LONDON. — Dozens of international scientists have arrived each year since 2000 at Russia’s remote Northeast Science Station on the Kolyma River in Siberia to study climate change in the Arctic environment.
Not this year, though.
Following Russia’s invasion of Ukraine, Germany’s Max Planck Institute for Biogeochemistry froze the funding used to pay personnel at the research station and to maintain instruments that measure how quickly climate change is thawing Arctic permafrost and how much methane – a potent planet-warming gas – is being released.
The funding freeze will probably lead to an interruption of the continuous measurements at the station dating back to 2013, compromising scientists’ understanding of the warming trend, said Peter Hergersberg, a spokesperson for the Max Planck Society, which is funded by the German state.
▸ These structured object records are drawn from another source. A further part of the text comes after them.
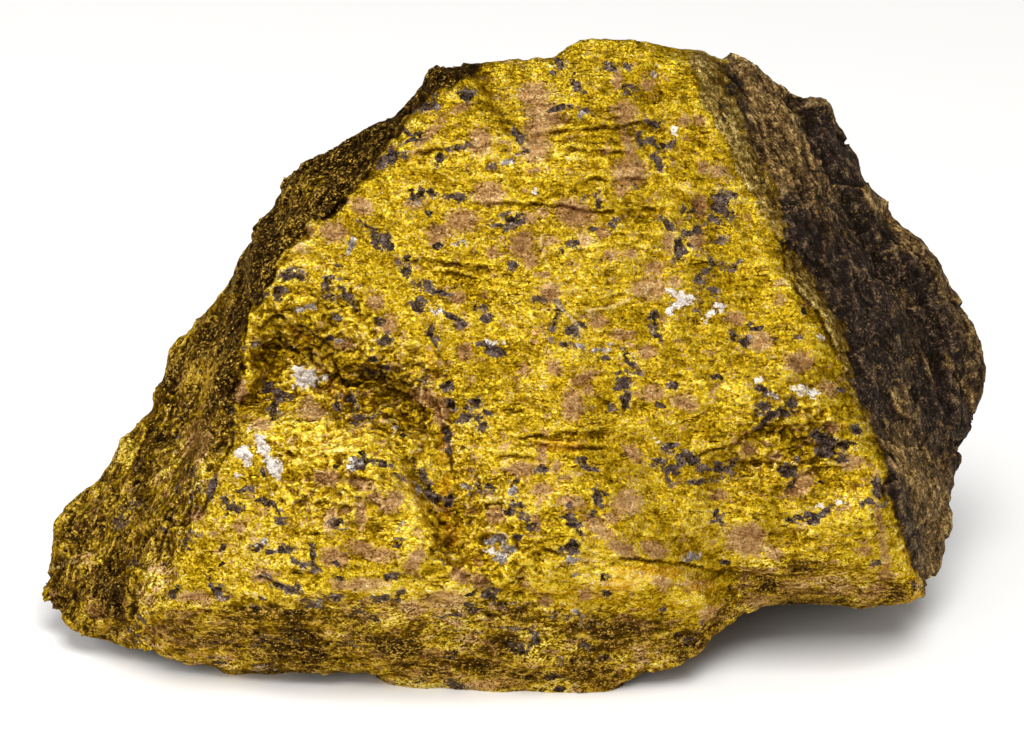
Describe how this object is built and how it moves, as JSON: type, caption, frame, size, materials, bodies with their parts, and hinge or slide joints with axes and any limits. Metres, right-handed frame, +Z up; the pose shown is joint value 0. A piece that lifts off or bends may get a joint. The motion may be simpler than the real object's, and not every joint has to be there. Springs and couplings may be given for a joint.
{
  "type": "mineral specimen",
  "caption": "Broken lump of massive chalcopyrite ore: big hackly gold fracture face, a hollow low on its left, a dark weathered flank on its right. Rests on a flat underside.",
  "frame": {"origin": "middle of the specimen's box in X and Y, at the height of the surface it rests on", "axes": "+X to the right along the big fracture face, which is the longest extent; +Y away from the viewer of that face; +Z up"},
  "size_m": [0.0842, 0.0476, 0.0509],
  "materials": {
    "chalcopyrite_ore": "hackly metallic sulphide, satin, with dark plates and a weathered brown-black flank"
  },
  "bodies": {
    "root": {"chalcopyrite_specimen": "chalcopyrite_ore"}
  },
  "joints": []
}
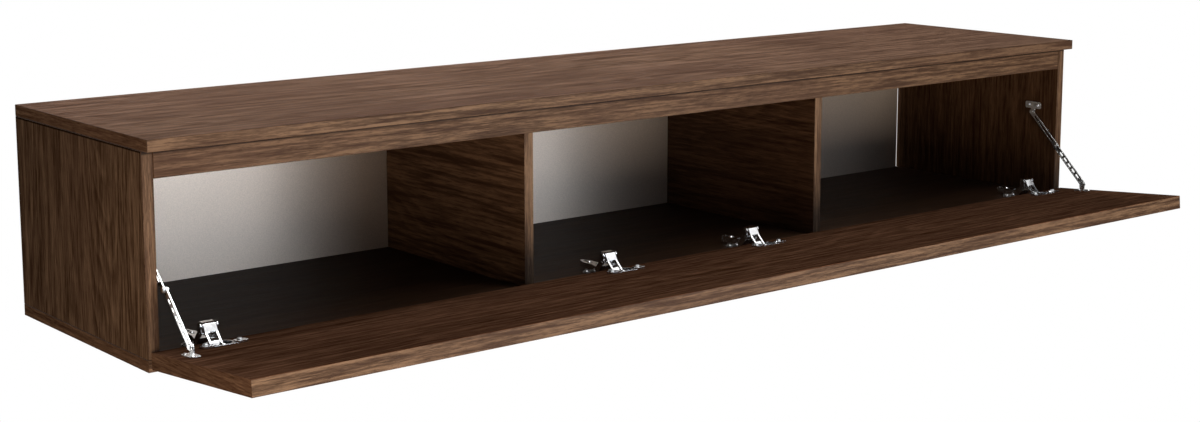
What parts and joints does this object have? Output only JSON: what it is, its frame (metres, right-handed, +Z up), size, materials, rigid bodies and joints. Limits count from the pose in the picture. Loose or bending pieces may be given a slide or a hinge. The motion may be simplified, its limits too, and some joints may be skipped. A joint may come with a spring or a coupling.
{
  "type": "floating media console",
  "caption": "Wall-hung media console in walnut veneer: open bays behind a full-width drop-down flap on cup hinges, with a folding stay at each end.",
  "frame": {"origin": "middle of the back panel's rear face, which is the plane of the wall", "axes": "+Z up, the open front faces -Y, +X to the right as seen from the front"},
  "size_m": [1.8, 0.6405, 0.297],
  "materials": {
    "walnut_veneer": "satin lacquered dark walnut veneer with thin edge bands",
    "back_board": "light grey faced hardboard",
    "nickel_plate": "bright nickel plate",
    "zinc_plate": "bright zinc plate"
  },
  "bodies": {
    "carcass": {"top_panel": "walnut_veneer", "bottom_panel": "walnut_veneer", "side_panel_left": "walnut_veneer", "side_panel_right": "walnut_veneer", "divider_left": "walnut_veneer", "divider_right": "walnut_veneer", "fascia_rail": "walnut_veneer", "back_panel": "back_board", "hanging_rail_left": "walnut_veneer", "hanging_rail_middle": "walnut_veneer", "hanging_rail_right": "walnut_veneer", "hinge_arm_1": "nickel_plate", "hinge_arm_2": "nickel_plate", "hinge_arm_3": "nickel_plate", "hinge_arm_4": "nickel_plate", "hinge_plate_1": "zinc_plate", "hinge_plate_2": "zinc_plate", "hinge_plate_3": "zinc_plate", "hinge_plate_4": "zinc_plate", "plate_screw_1_left": "zinc_plate", "plate_screw_1_right": "zinc_plate", "plate_screw_2_left": "zinc_plate", "plate_screw_2_right": "zinc_plate", "plate_screw_3_left": "zinc_plate", "plate_screw_3_right": "zinc_plate", "plate_screw_4_left": "zinc_plate", "plate_screw_4_right": "zinc_plate", "stay_side_bracket_left": "zinc_plate", "stay_side_bracket_right": "zinc_plate"},
    "outer_links": {"hinge_outer_link_1": "nickel_plate", "hinge_outer_link_2": "nickel_plate", "hinge_outer_link_3": "nickel_plate", "hinge_outer_link_4": "nickel_plate"},
    "inner_links": {"hinge_inner_link_1": "nickel_plate", "hinge_inner_link_2": "nickel_plate", "hinge_inner_link_3": "nickel_plate", "hinge_inner_link_4": "nickel_plate"},
    "flap": {"flap_panel": "walnut_veneer", "hinge_cup_1": "nickel_plate", "hinge_cup_2": "nickel_plate", "hinge_cup_3": "nickel_plate", "hinge_cup_4": "nickel_plate", "cup_screw_1_left": "zinc_plate", "cup_screw_1_right": "zinc_plate", "cup_screw_2_left": "zinc_plate", "cup_screw_2_right": "zinc_plate", "cup_screw_3_left": "zinc_plate", "cup_screw_3_right": "zinc_plate", "cup_screw_4_left": "zinc_plate", "cup_screw_4_right": "zinc_plate", "stay_foot_left": "nickel_plate", "stay_foot_right": "nickel_plate"},
    "stay_upper_arms": {"stay_upper_arm_left": "nickel_plate", "stay_upper_arm_right": "nickel_plate"},
    "stay_lower_arms": {"stay_lower_arm_left": "nickel_plate", "stay_lower_arm_right": "nickel_plate"}
  },
  "joints": [
    {"name": "outer_link_turn", "type": "hinge", "parent": "carcass", "child": "outer_links", "pos_m": [0, -0.377, -0.1015], "axis": [1, 0, 0], "range_deg": [0, 28.77]},
    {"name": "flap_hinge", "type": "hinge", "parent": "outer_links", "child": "flap", "pos_m": [0, -0.40098, -0.12363], "axis": [-1, 0, 0], "range_deg": [0, 113.77]},
    {"name": "inner_link_turn", "type": "hinge", "parent": "carcass", "child": "inner_links", "pos_m": [0, -0.3762, -0.1116], "axis": [1, 0, 0], "range_deg": [0, 19.29]},
    {"name": "stay_upper_fold", "type": "hinge", "parent": "carcass", "child": "stay_upper_arms", "pos_m": [0, -0.331, 0.0135], "axis": [1, 0, 0], "range_deg": [0, 76.84]},
    {"name": "stay_lower_fold", "type": "hinge", "parent": "flap", "child": "stay_lower_arms", "pos_m": [0, -0.45088, -0.10383], "axis": [1, 0, 0], "range_deg": [0, 57.53]}
  ],
  "couplings": [
    {"joint": "outer_link_turn", "follows": "flap_hinge", "ratio": 0.25289},
    {"joint": "inner_link_turn", "follows": "flap_hinge", "ratio": 0.16954},
    {"joint": "stay_upper_fold", "follows": "flap_hinge", "ratio": 0.67543},
    {"joint": "stay_lower_fold", "follows": "flap_hinge", "ratio": 0.50565}
  ]
}
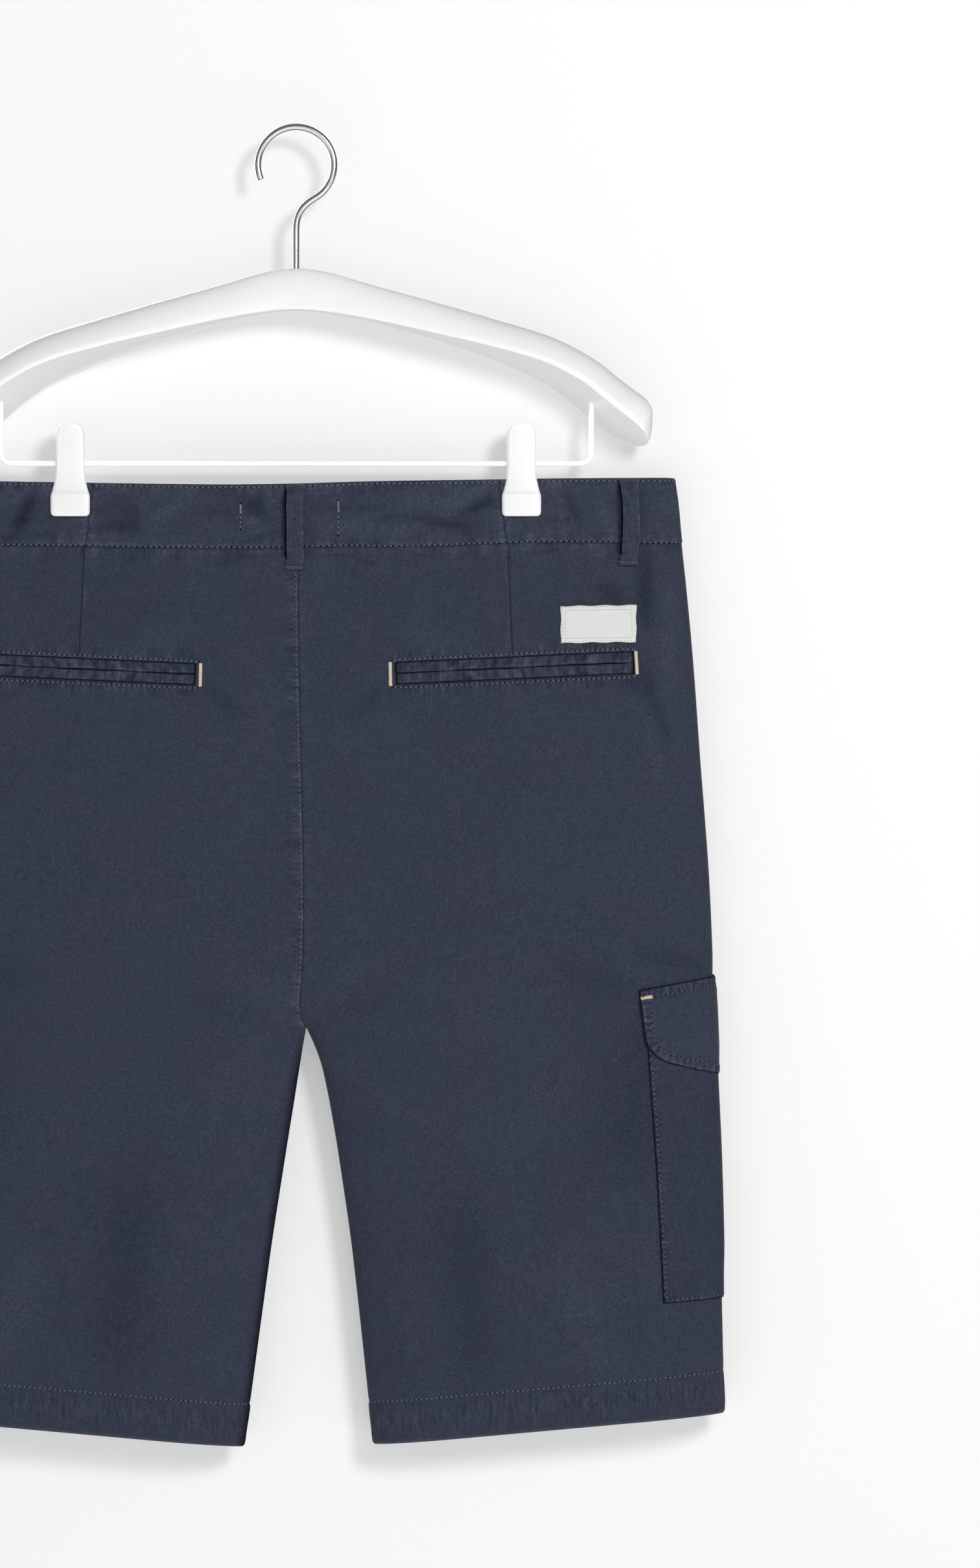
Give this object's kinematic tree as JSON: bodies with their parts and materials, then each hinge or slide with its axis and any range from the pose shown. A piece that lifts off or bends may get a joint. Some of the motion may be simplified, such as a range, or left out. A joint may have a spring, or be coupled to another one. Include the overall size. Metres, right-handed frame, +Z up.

“(Russian) colleagues at the Northeast Science Station try to keep the station running,” Hergersberg said. He declined to say how much funding was withheld.
Reuters spoke with more than two dozen scientists about the impact of the Ukraine conflict on Russian science. Many expressed concern about its future after tens of millions of dollars in Western funding for Russian science has been suspended in the wake of European sanctions on Moscow.
Hundreds of partnerships between Russian and Western institutions have been paused if not canceled altogether, the scientists said, as the invasion has unraveled years spent building international cooperation following the Soviet Union’s 1991 collapse.
Many communication channels are closed and research trips have been postponed indefinitely.
The projects affected by the suspension of Western assistance include the construction of high-tech research facilities in Russia, such as an ion collider and a neutron reactor for which Europe had pledged 25 million euros ($27.4 million).
Such technology would unlock a generation of research that could contribute to everything from fundamental physics to the development of new materials, fuels and pharmaceuticals, scientists said.
Another 15 million-euro ($16.7 million) contribution toward designing low-carbon materials and battery technologies needed in the energy transition to combat climate change has also been frozen, after the European Union halted all cooperation with Russian entities last month.
“Emotionally, I can understand this suspension,” said Dmitry Shchepashchenko, a Russian environmental scientist who studies global forest cover and has been affiliated with the International Institute for Applied Systems Analysis in Austria since 2007.
But for science overall, he said: “This is a lose-lose solution. Global issues like climate change and biodiversity … can hardly be solved without Russian territory (and) the expertise of Russian scientists.”
Frozen finances
When the Soviet Union broke apart, Russian spending on science plummeted, and thousands of scientists moved abroad or abandoned their fields altogether.
“We felt as scientists that our work was not appreciated,” said permafrost scientist Vladimir Romanovksy, who moved his work to Fairbanks, Alaska, in the 1990s. “There was practically no funding, especially for field work.”
Russian funding has since improved, but remains far below that of the West. In 2019, Russia spent 1% of its GDP on research and development – or about $39 billion, adjusted for currency and price variation – according to the Organisation for Economic Co-operation and Development (OECD).
Most of that money has been spent in physical science fields, such as space technology and nuclear energy.
By comparison, Germany, Japan and the United States each spend around 3% of their respective GDPs. For the United States, that amounted to $612 billion in 2019.
Russian science got a boost, though, from partnerships on projects with scientists abroad.
Russia and the United States, for example, led the international consortium that launched the International Space Station in 1998.
The head of Russia’s space agency, Roscosmos, said this month it would suspend its participation in the space station until sanctions tied to the Ukraine invasion are lifted.
Russian scientists also helped build the Large Hadron Collider, the world’s most powerful particle accelerator, at the European Organization for Nuclear Research in Switzerland, known as CERN. In 2012, the collider made the breakthrough discovery of the elusive Higgs boson, which until then had only been theorized.
Scientific camaraderie with Europe continued uninterrupted after Russia annexed Crimea from Ukraine in 2014. But CERN’s governing council announced last month it was suspending any new collaboration with Russia.